= Data block =
* start *

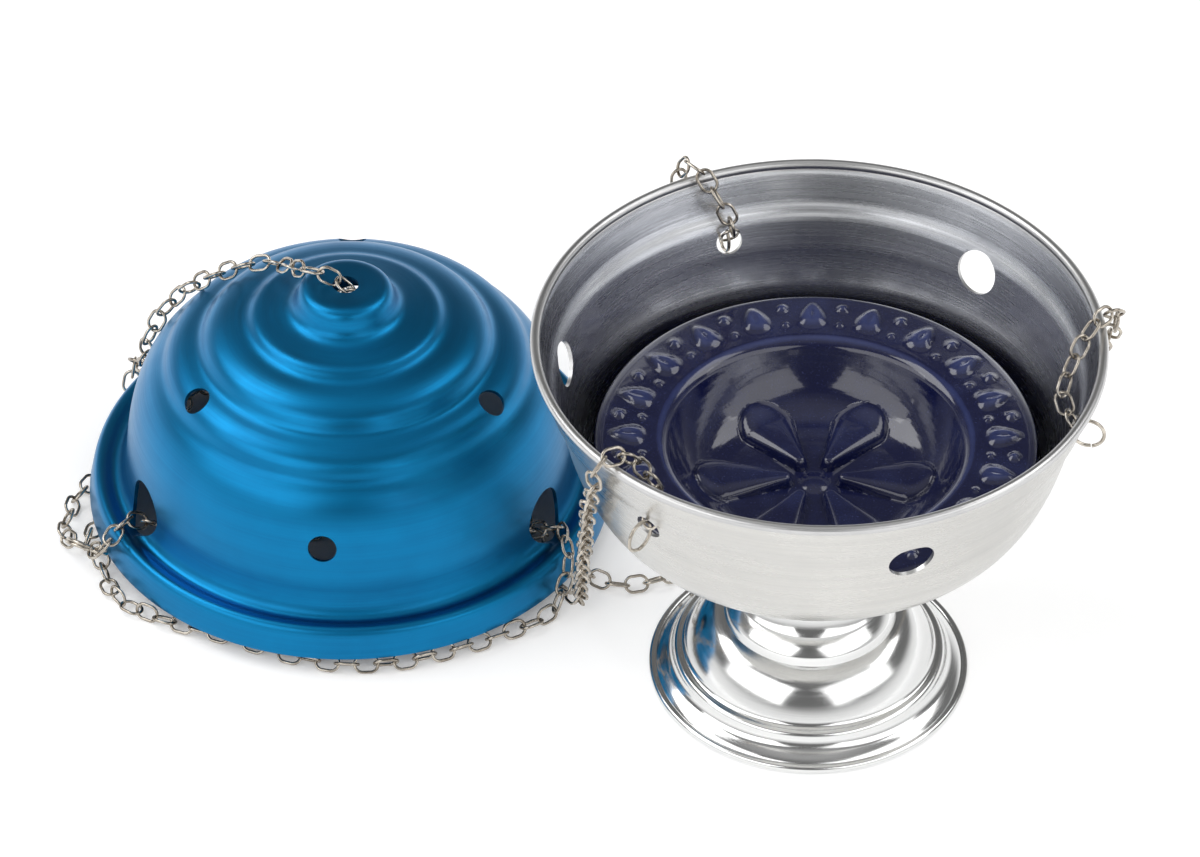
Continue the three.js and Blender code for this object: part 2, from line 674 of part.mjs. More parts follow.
// Up the bowl's inner wall from a hole and over the rim: distances from the rim bead's centre,
// outwards and up, and the share of the run's sideways drift.
const RIM_CROSSING = [
  [-10.3, -13.7, 0],
  [-11.6, -9.8, 0.1],
  [-9.7, -4.7, 0.3],
  [-5.9, 1.2, 0.55],
  [-2.1, 5, 0.7],
  [2.8, 5, 0.85],
  [5.8, 0.8, 0.95],
  [5, -5.2, 1],
];

function rimCrossing(turn, drift) {
  return RIM_CROSSING.map(([out, up, share]) => {
    return aboutBowl(RIM_RADIUS + out, turn + share * drift, RIM_HEIGHT + up);
  });
}

// Out of one of the lid's large holes and over the skirt's ridge to the table: distances
// outwards from the skirt and up from the ridge, and the share of the drift.
const SKIRT_CROSSING = [
  [-11.8, 0.6, 0],
  [-7.2, 3, 0],
  [-2.4, 3.6, 0.25],
  [1.4, 1.1, 0.5],
  [3.3, -3.4, 0.7],
  [3.6, -8.3, 0.88],
  [3.8, -12.3, 1],
];

function skirtCrossing(turn, drift) {
  return SKIRT_CROSSING.map(([out, up, share]) => {
    return aboutLid(SKIRT_RADIUS + out, turn + share * drift, RIDGE_HEIGHT + up);
  });
}

const CHAIN_RUNS = {
  front_chain_bowl_run: [
    ...rimCrossing(-40.5, -7.5),
    [-67.4, -49.5, 109],
    [-68.0, -35.0, 87],
    [-68.6, -20.0, 65],
    [-69.2, -5.0, 43],
    [-69.7, 8.5, 24],
    [-70.1, 18.5, 10.5],
    [-71.0, 25.0, 4.2],
    [-74.6, 31.0, REST_HEIGHT],
    [-81.8, 35.6, REST_HEIGHT],
    [-91.0, 38.6, REST_HEIGHT],
    [-101.0, 40.4, REST_HEIGHT],
  ],
  front_chain_inner_run: [
    [-101.4, 40.5, REST_HEIGHT],
    [-111.4, 42.3, REST_HEIGHT],
    [-120.5, 45.0, REST_HEIGHT],
    [-126.0, 51.0, REST_HEIGHT],
    [-122.0, 57.0, REST_HEIGHT],
    [-112.5, 57.2, REST_HEIGHT],
    [-102.5, 54.2, REST_HEIGHT],
    aboutLid(54, 63, 4.2),
    aboutLid(60, 62.5, 8.8),
    aboutLid(65, 62, 13.2),
    aboutLid(69.4, 62, 16.0),
  ],
  front_chain_outer_run: [
    ...skirtCrossing(62, -12),
    aboutLid(84.6, 45, REST_HEIGHT),
    aboutLid(82.6, 38, REST_HEIGHT),
    aboutLid(81.2, 30, REST_HEIGHT),
    aboutLid(80.8, 20, REST_HEIGHT),
    aboutLid(80.8, 10, REST_HEIGHT),
    aboutLid(80.2, 0, REST_HEIGHT),
    aboutLid(78.2, -10, REST_HEIGHT),
    aboutLid(76.8, -20, REST_HEIGHT),
    aboutLid(77.2, -30, REST_HEIGHT),
    aboutLid(80.2, -39, REST_HEIGHT),
    aboutLid(84.4, -47, REST_HEIGHT),
    aboutLid(86.6, -54, REST_HEIGHT),
    aboutLid(85.6, -60, REST_HEIGHT),
    [-218.2, 41.6, 2.9],
  ],
  right_chain_bowl_run: [
    ...rimCrossing(79.5, 19),
    [84.6, 22.0, 109],
    [79.0, 35.0, 84],
    [73.0, 48.0, 57],
    [67.2, 60.0, 31],
    [63.0, 68.5, 14],
    [58.5, 74.0, 5.2],
    [51.0, 77.5, REST_HEIGHT],
    [38.0, 78.5, REST_HEIGHT],
    [24.0, 76.5, REST_HEIGHT],
    [9.0, 71.5, REST_HEIGHT],
    [-5.0, 65.0, REST_HEIGHT],
    [-18.0, 57.0, REST_HEIGHT],
    [-29.5, 48.0, REST_HEIGHT],
    [-39.0, 40.0, REST_HEIGHT],
    [-48.0, 35.0, REST_HEIGHT],
    [-57.0, 33.0, REST_HEIGHT],
    [-64.6, 35.6, REST_HEIGHT],
    [-70.4, 41.6, REST_HEIGHT],
    [-75.6, 49.4, REST_HEIGHT],
    [-82.0, 57.4, REST_HEIGHT],
    [-90.5, 63.8, REST_HEIGHT],
  ],
  right_chain_inner_run: [
    [-90.8, 64.1, REST_HEIGHT],
    [-99.4, 70.4, REST_HEIGHT],
    [-111.0, 72.6, REST_HEIGHT],
    [-124.0, 68.4, REST_HEIGHT],
    [-136.0, 62.4, REST_HEIGHT],
    [-150.0, 58.0, REST_HEIGHT],
    [-166.0, 55.0, REST_HEIGHT],
    aboutLid(48, -62, REST_HEIGHT),
    aboutLid(54, -63, 4.2),
    aboutLid(60, -63.5, 8.8),
    aboutLid(65, -64, 13.2),
    aboutLid(69.4, -64, 16.0),
  ],
  right_chain_outer_run: [
    ...skirtCrossing(-64, 7).slice(0, 3),
    aboutLid(83.6, -60, 17.8),
    aboutLid(87.0, -60.5, 14.4),
    [-218.9, 39.8, 9.6],
  ],
  back_chain_bowl_run: [
    ...rimCrossing(-160.5, 8),
    [-43.8, 80.5, 112],
    [-46.0, 83.0, 88],
    [-48.0, 85.5, 62],
    [-50.0, 88.0, 36],
    [-52.0, 90.5, 15],
    [-54.5, 93.0, 5.4],
    [-60.0, 96.5, REST_HEIGHT],
    [-70.0, 100.0, REST_HEIGHT],
    [-84.0, 101.0, REST_HEIGHT],
    [-97.0, 98.0, REST_HEIGHT],
  ],
  back_chain_inner_run: [
    [-97.4, 97.9, REST_HEIGHT],
    [-110.4, 94.9, REST_HEIGHT],
    [-122.0, 88.4, REST_HEIGHT],
    [-134.0, 84.0, REST_HEIGHT],
    [-147.0, 84.0, REST_HEIGHT],
    [-155.5, 91.0, REST_HEIGHT],
    [-153.5, 101.0, REST_HEIGHT],
    [-145.5, 107.5, REST_HEIGHT],
    [-141.8, 116.0, REST_HEIGHT],
    [-141.6, 124.5, REST_HEIGHT],
    aboutLid(54, 179, 4.2),
    aboutLid(60, 179.5, 8.8),
    aboutLid(65, 180, 13.2),
    aboutLid(69.4, 180, 16.0),
  ],
  back_chain_outer_run: [
    ...skirtCrossing(180, 9),
    aboutLid(83, 194, REST_HEIGHT),
    aboutLid(77.5, 200, REST_HEIGHT),
    aboutLid(73, 208, REST_HEIGHT),
    aboutLid(70, 218, REST_HEIGHT),
    aboutLid(69, 229, REST_HEIGHT),
    aboutLid(69, 241, REST_HEIGHT),
    aboutLid(69.5, 253, REST_HEIGHT),
    aboutLid(71, 264, REST_HEIGHT),
    aboutLid(74.5, 273, REST_HEIGHT),
    aboutLid(79.5, 280, REST_HEIGHT),
    [-222.2, 57.4, REST_HEIGHT],
    [-222.6, 52.4, REST_HEIGHT],
  ],
  lid_chain: [
    aboutLid(4.2, -99, 89.3),
    aboutLid(8.5, -101, 90),
    aboutLid(13.6, -106, 89.4),
    aboutLid(18.2, -116, 86),
    aboutLid(22.8, -126, 82.4),
    aboutLid(30, -130, 79),
    aboutLid(37, -127, 76.2),
    aboutLid(44, -123, 72.2),
    aboutLid(51, -122, 66.8),
    aboutLid(58, -121, 60.6),
    aboutLid(64.4, -119, 53),
    aboutLid(68.9, -116, 44),
    aboutLid(71.4, -115, 35),
    aboutLid(73.2, -117, 27),
    aboutLid(76.5, -120, 21),
    aboutLid(80.3, -122, 18.8),
    aboutLid(83.6, -123.5, 16),
    aboutLid(85.0, -124, 11),
    aboutLid(85.0, -123, 6),
    aboutLid(83.4, -120, REST_HEIGHT),
    aboutLid(79, -114, REST_HEIGHT),
    aboutLid(77.6, -105, REST_HEIGHT),
    aboutLid(79.6, -96, REST_HEIGHT),
    [-226.2, 76.0, REST_HEIGHT],
    [-229.2, 69.5, REST_HEIGHT],
    [-230.0, 63.5, REST_HEIGHT],
    [-231.0, 57.4, REST_HEIGHT],
    [-230.6, 51.2, 3.8],
  ],
};

// A strand of chain as a plain round cord along its route.
function makeStrand(points) {
  const route = new THREE.CatmullRomCurve3(
    points.map((p) => new THREE.Vector3(...p)),
    false,
    "centripetal",
  );
  const section = new THREE.Shape();
  section.absarc(0, 0, CHAIN_RADIUS, 0, 2 * Math.PI);
  const steps = Math.ceil(route.getLength() / CHAIN_STEP);
  return new THREE.ExtrudeGeometry(section, {
    extrudePath: route,
    steps,
    curveSegments: CHAIN_SIDES / 2,
    bevelEnabled: false,
  });
}

addPiece(burner, "foot", makeFoot(), aluminium);
addPiece(burner, "bowl", makeBowl(), aluminium);
addPiece(burner, "foot_rivet", makeRivet(), aluminium);
addPiece(burner, "rivet_washer", makeWasher(), aluminium);
addPiece(burner, "ceramic_dish", makeDish(), glaze);
addPiece(lidGroup, "lid", makeLid(), lidBlue);
addPiece(lidGroup, "lid_link", makeLidLink(), nickel);
addPiece(lidGroup, "lid_ring", makeLidRing(), nickel);
addPiece(burner, "gathering_ring", makeGatherRing(), nickel);

["front", "right", "back"].forEach((name, i) => {
  const turn = CHAIN_HOLE_TURN + 120 * i;
  const frame = wallFrame(bowlOutline(), HOLE_HEIGHT, turn);
  addPiece(burner, name + "_jump_ring", makeJumpRing(frame), nickel);
  addPiece(burner, name + "_end_link", makeBowlLink(frame), nickel);
});

for (const [name, points] of Object.entries(CHAIN_RUNS)) {
  addPiece(burner, name, makeStrand(points), nickel);
}

// The origin is at the middle of the rigid pieces' plan, on the table.
const reachLeft = LID_X - SKIRT_RADIUS;
const reachRight = RIM_RADIUS + RIM_BEAD_WIRE;
const reachFront = -(RIM_RADIUS + RIM_BEAD_WIRE);
const reachBack = LID_Y + SKIRT_RADIUS;
burner.add(lidGroup);
burner.position.set(-(reachLeft + reachRight) / 2, -(reachFront + reachBack) / 2, 0);

const object = new THREE.Group();
object.add(burner);

export default object;
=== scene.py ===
import math
import random

import bpy
import numpy as np
from mathutils import Matrix, Vector


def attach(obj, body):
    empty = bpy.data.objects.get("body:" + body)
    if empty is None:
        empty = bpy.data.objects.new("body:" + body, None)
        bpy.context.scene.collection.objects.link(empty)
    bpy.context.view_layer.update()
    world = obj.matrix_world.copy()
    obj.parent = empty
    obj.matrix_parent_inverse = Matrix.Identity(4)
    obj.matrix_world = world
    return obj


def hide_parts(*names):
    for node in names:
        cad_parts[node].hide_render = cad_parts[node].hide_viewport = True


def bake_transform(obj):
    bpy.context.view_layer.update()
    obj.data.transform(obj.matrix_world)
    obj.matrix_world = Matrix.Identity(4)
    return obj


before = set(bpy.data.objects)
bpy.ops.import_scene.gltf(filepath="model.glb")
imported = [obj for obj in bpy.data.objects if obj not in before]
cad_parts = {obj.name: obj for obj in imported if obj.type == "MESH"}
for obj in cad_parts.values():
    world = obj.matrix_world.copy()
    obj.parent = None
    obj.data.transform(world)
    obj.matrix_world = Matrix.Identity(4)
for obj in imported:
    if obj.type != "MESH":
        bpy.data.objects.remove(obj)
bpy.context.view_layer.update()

# Sizes are in millimetres here, as in the part's source, and MM turns them into metres.
MM = 0.001
CLEARANCE = 0.3
BOWL_X = 69.5
BOWL_Y = -36.55
LID_X = BOWL_X - 142.4
LID_Y = BOWL_Y + 76.5
LID_BASE = 5.6

SHELL_SEGMENTS = 288
DISH_SEGMENTS = 432
WIRE_SEGMENTS = 40
WIRE_SIDES = 12
CURVE_STEPS = 14
HOLE_SEGMENTS = 72
ARC_STEP = math.radians(9)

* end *

= The exercise =
Everything from the line with "for (const [name, points]" through the line with "in imported if", both ends included, should be repeated exactly; nothing else should appear.

= The response =
for (const [name, points] of Object.entries(CHAIN_RUNS)) {
  addPiece(burner, name, makeStrand(points), nickel);
}

// The origin is at the middle of the rigid pieces' plan, on the table.
const reachLeft = LID_X - SKIRT_RADIUS;
const reachRight = RIM_RADIUS + RIM_BEAD_WIRE;
const reachFront = -(RIM_RADIUS + RIM_BEAD_WIRE);
const reachBack = LID_Y + SKIRT_RADIUS;
burner.add(lidGroup);
burner.position.set(-(reachLeft + reachRight) / 2, -(reachFront + reachBack) / 2, 0);

const object = new THREE.Group();
object.add(burner);

export default object;
=== scene.py ===
import math
import random

import bpy
import numpy as np
from mathutils import Matrix, Vector


def attach(obj, body):
    empty = bpy.data.objects.get("body:" + body)
    if empty is None:
        empty = bpy.data.objects.new("body:" + body, None)
        bpy.context.scene.collection.objects.link(empty)
    bpy.context.view_layer.update()
    world = obj.matrix_world.copy()
    obj.parent = empty
    obj.matrix_parent_inverse = Matrix.Identity(4)
    obj.matrix_world = world
    return obj


def hide_parts(*names):
    for node in names:
        cad_parts[node].hide_render = cad_parts[node].hide_viewport = True


def bake_transform(obj):
    bpy.context.view_layer.update()
    obj.data.transform(obj.matrix_world)
    obj.matrix_world = Matrix.Identity(4)
    return obj


before = set(bpy.data.objects)
bpy.ops.import_scene.gltf(filepath="model.glb")
imported = [obj for obj in bpy.data.objects if obj not in before]
cad_parts = {obj.name: obj for obj in imported if obj.type == "MESH"}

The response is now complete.